Written exercise: Give every entry again, word for word.

Exercise input:
+ + +

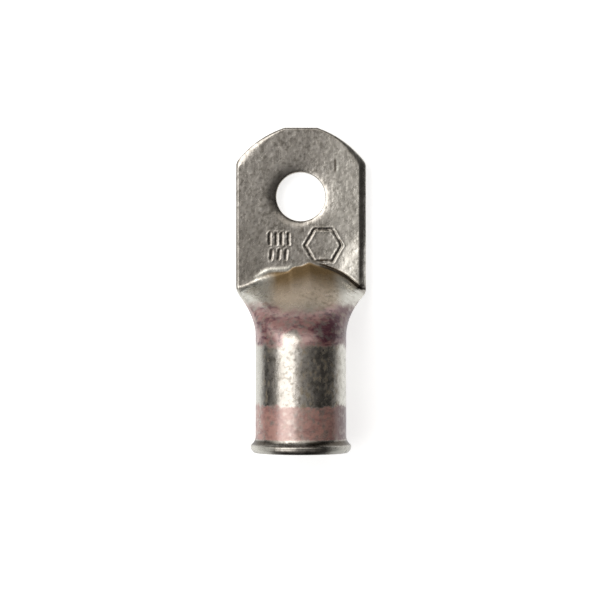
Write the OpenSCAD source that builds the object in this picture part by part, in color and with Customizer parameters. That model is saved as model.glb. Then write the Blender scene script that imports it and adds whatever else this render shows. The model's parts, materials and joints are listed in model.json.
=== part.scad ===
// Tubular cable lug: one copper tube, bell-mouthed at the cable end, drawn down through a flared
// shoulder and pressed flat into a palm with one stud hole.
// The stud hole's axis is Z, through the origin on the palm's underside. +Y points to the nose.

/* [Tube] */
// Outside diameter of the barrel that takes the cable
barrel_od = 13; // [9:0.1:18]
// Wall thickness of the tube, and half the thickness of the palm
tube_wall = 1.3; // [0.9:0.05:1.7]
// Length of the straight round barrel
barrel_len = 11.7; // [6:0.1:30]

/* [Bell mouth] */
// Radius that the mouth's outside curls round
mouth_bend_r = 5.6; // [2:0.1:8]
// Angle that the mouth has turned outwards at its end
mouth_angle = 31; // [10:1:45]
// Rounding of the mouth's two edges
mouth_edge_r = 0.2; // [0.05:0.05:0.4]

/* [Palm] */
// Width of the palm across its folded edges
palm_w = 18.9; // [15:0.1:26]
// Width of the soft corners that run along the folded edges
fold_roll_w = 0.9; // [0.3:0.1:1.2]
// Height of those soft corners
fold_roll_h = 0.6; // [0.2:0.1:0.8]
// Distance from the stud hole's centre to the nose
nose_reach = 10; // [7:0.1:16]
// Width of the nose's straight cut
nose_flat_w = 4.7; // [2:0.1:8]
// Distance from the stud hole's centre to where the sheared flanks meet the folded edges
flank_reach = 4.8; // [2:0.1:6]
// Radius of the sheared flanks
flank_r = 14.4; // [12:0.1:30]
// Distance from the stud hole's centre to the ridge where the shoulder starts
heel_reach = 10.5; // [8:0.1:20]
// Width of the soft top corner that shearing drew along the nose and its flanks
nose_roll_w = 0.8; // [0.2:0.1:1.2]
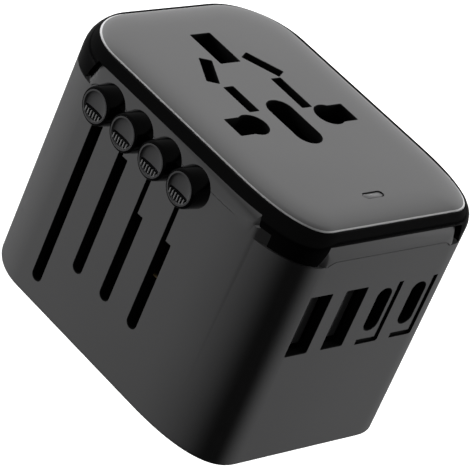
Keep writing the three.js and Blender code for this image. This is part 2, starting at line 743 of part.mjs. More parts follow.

+ + +

The result:
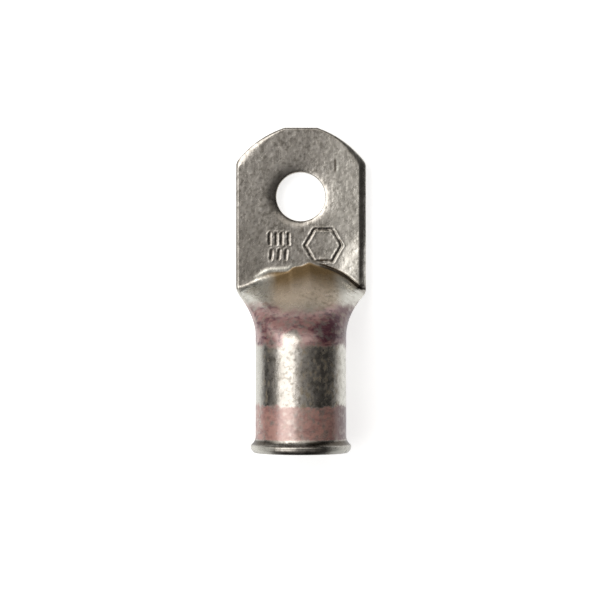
Write the OpenSCAD source that builds the object in this picture part by part, in color and with Customizer parameters. That model is saved as model.glb. Then write the Blender scene script that imports it and adds whatever else this render shows. The model's parts, materials and joints are listed in model.json.
=== part.scad ===
// Tubular cable lug: one copper tube, bell-mouthed at the cable end, drawn down through a flared
// shoulder and pressed flat into a palm with one stud hole.
// The stud hole's axis is Z, through the origin on the palm's underside. +Y points to the nose.

/* [Tube] */
// Outside diameter of the barrel that takes the cable
barrel_od = 13; // [9:0.1:18]
// Wall thickness of the tube, and half the thickness of the palm
tube_wall = 1.3; // [0.9:0.05:1.7]
// Length of the straight round barrel
barrel_len = 11.7; // [6:0.1:30]

/* [Bell mouth] */
// Radius that the mouth's outside curls round
mouth_bend_r = 5.6; // [2:0.1:8]
// Angle that the mouth has turned outwards at its end
mouth_angle = 31; // [10:1:45]
// Rounding of the mouth's two edges
mouth_edge_r = 0.2; // [0.05:0.05:0.4]

/* [Palm] */
// Width of the palm across its folded edges
palm_w = 18.9; // [15:0.1:26]
// Width of the soft corners that run along the folded edges
fold_roll_w = 0.9; // [0.3:0.1:1.2]
// Height of those soft corners
fold_roll_h = 0.6; // [0.2:0.1:0.8]
// Distance from the stud hole's centre to the nose
nose_reach = 10; // [7:0.1:16]
// Width of the nose's straight cut
nose_flat_w = 4.7; // [2:0.1:8]
// Distance from the stud hole's centre to where the sheared flanks meet the folded edges
flank_reach = 4.8; // [2:0.1:6]
// Radius of the sheared flanks
flank_r = 14.4; // [12:0.1:30]
// Distance from the stud hole's centre to the ridge where the shoulder starts
heel_reach = 10.5; // [8:0.1:20]
// Width of the soft top corner that shearing drew along the nose and its flanks
nose_roll_w = 0.8; // [0.2:0.1:1.2]
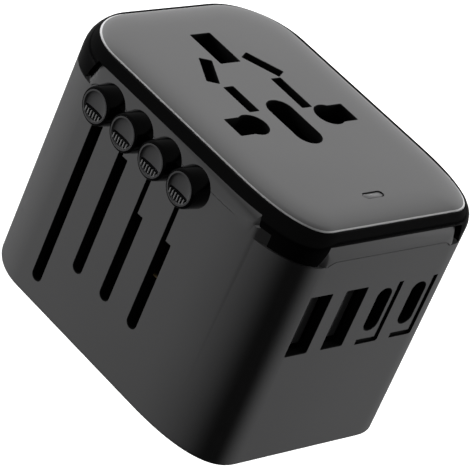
Keep writing the three.js and Blender code for this image. This is part 2, starting at line 743 of part.mjs. More parts follow.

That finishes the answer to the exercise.